Poloz took over from Carney at a time when the country was climbing out of the deepest recession in decades. A prolonged period of low interest rates had pushed household debts to among the highest of any developed nation, leaving the governor tightly wedged between mediocre economic growth and fast-expanding consumer credit.
I think he’s gained more respect over time in this role
Mark Chandler, head of Canadian rates strategy at RBC Capital Markets
His first major test came when oil prices suddenly collapsed in mid-2014, sending the wider economy into a tailspin. Poloz shocked the market with a sudden rate cut in early 2015, followed by a second cut months later, reducing the overnight rate to 0.5 per cent. The move both solidified what proved to be a prescient move by Poloz, while also laying bare the limits of monetary policy in the current economy.
“He was a creature of his time,” Chandler said. “It’s something you can give him credit for — he acted quite quickly, and at a time when others maybe hadn’t recognized the impact of the oil shock.”
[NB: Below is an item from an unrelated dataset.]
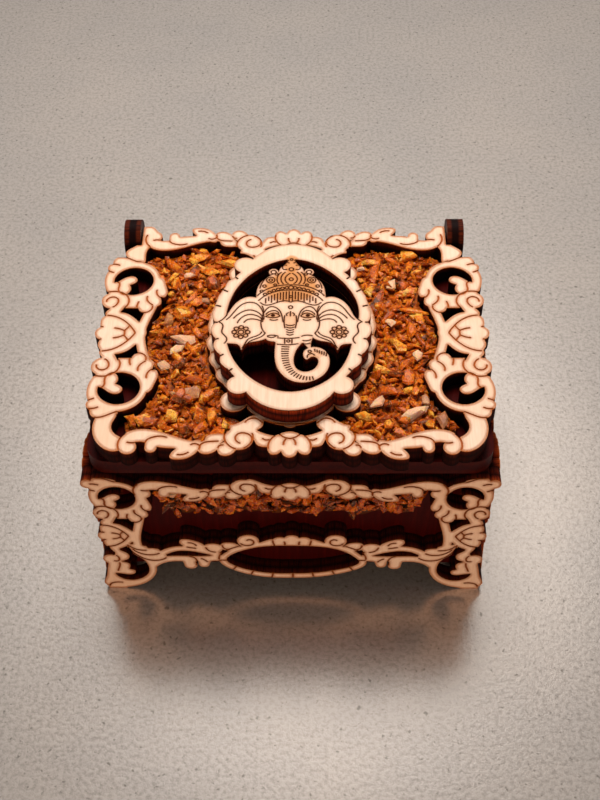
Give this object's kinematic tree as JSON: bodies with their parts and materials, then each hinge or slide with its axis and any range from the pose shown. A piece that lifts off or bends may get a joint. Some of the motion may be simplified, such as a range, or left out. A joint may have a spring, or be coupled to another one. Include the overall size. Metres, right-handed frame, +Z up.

Poloz was born in Oshawa, Ont., and completed his economics degree at Queen’s University in Kingston. He received a master’s degree in economics in 1979 and a PhD in economics in 1982, both from the University of Western Ontario. He first joined the Bank of Canada in 1981, where he rose up through the ranks over a 14-year period.
Christopher Ragan, former special advisor to Bank of Canada governor David Dodge, said it was immediately evident to him that Poloz was on the fast track for the governor position when he first met him in the early 90s.
Poloz was heading the bank’s then-research arm at the time. The other potential successor Ragan had identified was Tiff Macklem, who would later become senior deputy governor at the bank.
“They just had the complete package of things that you want,” Ragan said. “They had the analytical power, they had the administrative savvy, they had the communication chops. It was clear as day to me.”
Macklem was seen by many analysts as a natural successor to Carney, a long-time Bank of Canada employee who seemed groomed for the job. The decision by then-finance minister Jim Flaherty to appoint Poloz was met with confusion by some.
In a 2013 interview with the Globe and Mail, former European Central Bank economist Thorsten Koeppl said there was “a lot of head scratching going on” after the appointment. Macklem stepped down from the bank shortly after the appointment, four years before the end of his term.
But Poloz gradually won the confidence of Bay Steet, in part through a communication style that, unlike his predecessor, would readily convey the unknowns and uncertainties in the bank’s economic models.
“It’s part of his ‘aw-shucks, we-don’t-know-everything-that-the-previous-guy-knew’ communication style,” Ragan said. “He probably trades on that a little bit, and that’s okay.”
“He would say, ‘there are things the bank doesn’t know, things that I as a governor don’t know, things that the economics profession doesn’t know.’ And I think that’s extremely healthy.”
Another of his trademarks was a stand against debt. Poloz was uncommonly outspoken about rising consumer debt levels across Canada, and often expressed his worries over a heated housing market.
“That’s something that’s reasonably different than what other governors have done in the past,” said Jean-François Perrault, chief economist at Scotiabank.
“Unfortunately, that also muddles a little bit the approach to monetary policy,” he added.
Some analysts have disagreed with Poloz’s decision to continue holding rates, especially in recent months when trade rifts between the U.S. and China kicked off a wave of cuts at central banks around the globe.
“Over the last few weeks one could make a very good case that there was a need for lower interest rates in Canada to guard against risks,” Perrault said.
Scotiabank had predicted the bank would cut rates in October or December.
The wisdom of Poloz’s move remains to be seen, particularly with Canada’s current interest rate of 1.75 per cent being the highest among advanced economies.
Meanwhile, consumer debts have continued to rise. Canada’s household debt in 2018 averaged 181 per cent of total income, well higher than the United States (109 per cent), Germany (95 per cent), and others, according to the Organisation for Economic Co-operation and Development.
That could be among his more unfortunate legacies at the bank, RBC’s Chandler said. Concerns about household debts had already begun to surface when Poloz took over from his predecessor, when the Canadian economy was taking its long, slow climb back to health.
“Seven and a half years later, debt levels are even higher,” Chandler said. “So if that legacy was a question mark for Carney, it’s even more so under Poloz.”